The book begins with a history of the island, starting with colonial days, when Chappy was inhabited almost exclusively by Wampanoags, and continuing through the 19th century. The book has several maps, and scores of vintage photographs, some showing Chappaquiddick as a treeless plain. But most entertaining are the first-person accounts of everyday life and fascinating stories of events that are not everyday, such as the hurricanes in 1938, 1944, and 1954, and fears about German submarines during World War II.

Jane Turnbull Knight recalled the night the ferry caught fire when she and another girl were returning from a yacht club dance in long evening gowns. The girls jumped into the harbor with three other passengers. All drifted to the town pier and were soon rescued without harm. The writer doesn’t say how the dresses fared.

Gladys Pease Vose Reid remembers Old Fred, a horse smart enough to return alone to the barn with the wagon after taking a party of children to the beach. Someone at home would unhitch him for the day, and in the late afternoon rehitch him to the wagon and send him back to the beach, alone, to pick up the childen.
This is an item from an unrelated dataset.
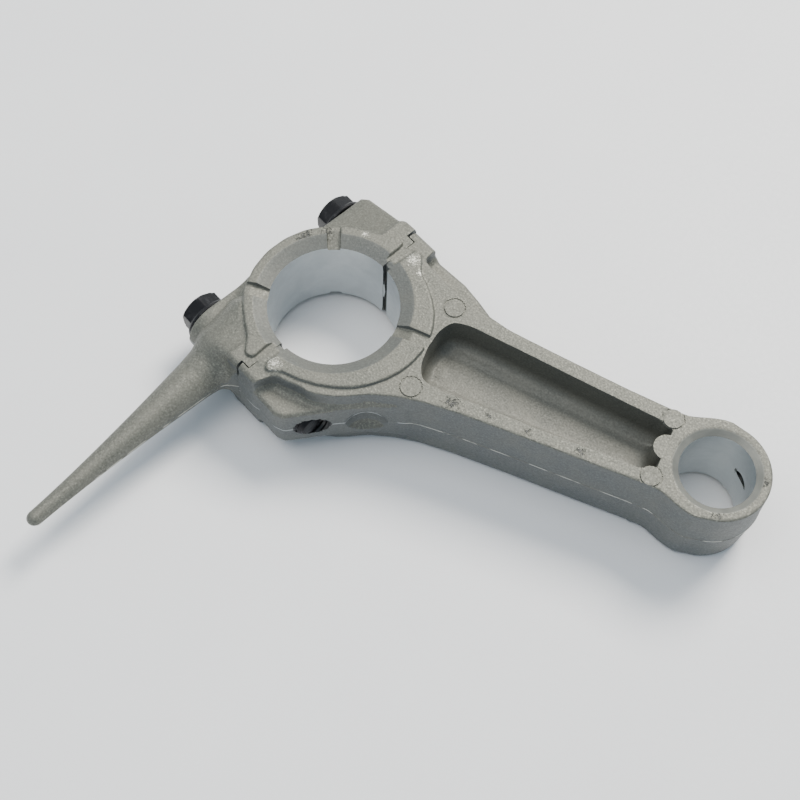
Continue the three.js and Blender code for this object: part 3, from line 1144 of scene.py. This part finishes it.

While the anecdotes are entertaining, the book is not intended to be read like a collection of short stories or a work of history (though it has elements of both). Because it is a source book, there is some repetition. One encounters the same stories (or slightly different versions of the same stories) more than once. Organized by Chappy neighborhoods, “That . . . Never Equalled Island” is a memory book, like a set of college yearbooks, of most interest to folks who trace their Chappaquiddick roots back to the years covered by most of the personal reminiscences (1910 to 1954). It is also of general interest as a record of a time which is passing away and will not come again.